Monday, 4 June 2007

South Africa: New Responsible Lending Law

South Africa: New Law attempts to balance responsible lending and borrowing

Article from Independent Online - South Africa 1st June 2007

The exploitation of consumers by unscrupulous money-lenders that have led many poor people into debt traps will become a criminal offence under the new National Credit Act, which comes into effect on June 1.

However, consumers have been warned by the National Credit Regulator and banks that dishonest disclosure of income and expenses could result in some of their new-found protection being forfeited under the new Act.

The National Credit Act 34 of 2005 replaces the Usury Act, the Integration of Usury Laws Act 1996 and the Credit Agreements Act 1980, which have regulated the granting of credit since 1968. The Act will make it difficult for credit grantors to give loans to over-indebted consumers.

Gabriel Davel, CEO of the National Credit Regulator, which has legislative powers under the Act similar to the Financial Services Board, said the legislation would, for the first time in history, regulate information held by credit bureaus and provide protection for consumers entering into credit agreements.

Consumers who lied would forfeit some of the protection
"The new Act is a consumer protection piece of legislation. It is there to ensure that consumers are treated fairly in credit contracts," Davel said.

Davel said that credit card debt had grown by 128 percent during the past two years and that the latest statistics obtained by his office showed household debt had risen to R750-billion.

Credit grantors, including banks, retailers, micro-lenders and pawnbrokers who have 100 or more loan agreements or loans of R500 000 or more on their books will be required by the Act to register with the regulator. About 4 200 credit grantors have registered.

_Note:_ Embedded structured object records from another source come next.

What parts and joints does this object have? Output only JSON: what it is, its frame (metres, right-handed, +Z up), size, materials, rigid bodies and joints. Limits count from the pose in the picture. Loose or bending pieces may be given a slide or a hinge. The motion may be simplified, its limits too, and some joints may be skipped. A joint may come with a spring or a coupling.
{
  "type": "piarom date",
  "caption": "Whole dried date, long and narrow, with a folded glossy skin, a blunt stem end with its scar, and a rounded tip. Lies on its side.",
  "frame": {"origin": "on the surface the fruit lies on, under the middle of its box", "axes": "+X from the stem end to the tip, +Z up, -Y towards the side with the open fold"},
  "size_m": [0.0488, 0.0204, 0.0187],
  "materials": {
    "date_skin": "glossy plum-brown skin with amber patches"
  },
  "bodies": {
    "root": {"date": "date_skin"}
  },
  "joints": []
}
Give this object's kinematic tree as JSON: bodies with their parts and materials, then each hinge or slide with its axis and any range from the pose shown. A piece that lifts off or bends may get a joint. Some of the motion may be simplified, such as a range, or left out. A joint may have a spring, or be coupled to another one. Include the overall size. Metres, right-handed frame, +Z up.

Davel said the National Credit Register, which would list consumer debt and act as a database for credit grantors, would be ready in January 2008. Credit grantors must check credit bureaus and the register before granting credit, to ensure repayment affordability.

However, he warned that consumers who lied about existing debts when opening new accounts would forfeit some of the protection afforded by the legislation.

The Act makes provision for debt counsellors to assist over-indebted consumers who fall into the debt trap.

Credit Information Ombudsman Manie van Schalkwyk said consumers could approach debt counsellors and if it was found that the consumer was over-indebted credit grantors would not easily be able to obtain a judgement.

"The debt counsellor can make a recommendation to the court that there has been reckless lending, and if the credit grantor is found guilty the agreement could be suspended and a fine of up to R1 million can be imposed," Van Schalkwyk said.

Consumers who "go into counselling" will be prohibited from obtaining further loans until the debt is repaid.

Louis Malherbe, Nedbank's home loans business analyst for the new Act, cautioned consumers to be truthful about all their debts when applying for credit.

"A mortgage originator will ask what your expenses are, including all your retail accounts, and it is vital that the consumer tells us upfront, otherwise the reckless lending provision falls away," Malherbe said.

Under the new Act it will be illegal for credit grantors to issue credit cards to consumers who have not applied for them. Costs that have been standard practice for banks, such as early settlement or administration fees, will also be illegal.

Louis von Zeuner, Group Executive Director of the Absa Group, said bank staff had been working overtime to implement new computer systems in order to comply with the Act. This had cost the bank R100-million.

"Nedbank fully supports the Act, and a huge amount of work has gone into ensuring that we grant credit in a manner that upholds the principles of the National Credit Act," said Wessels.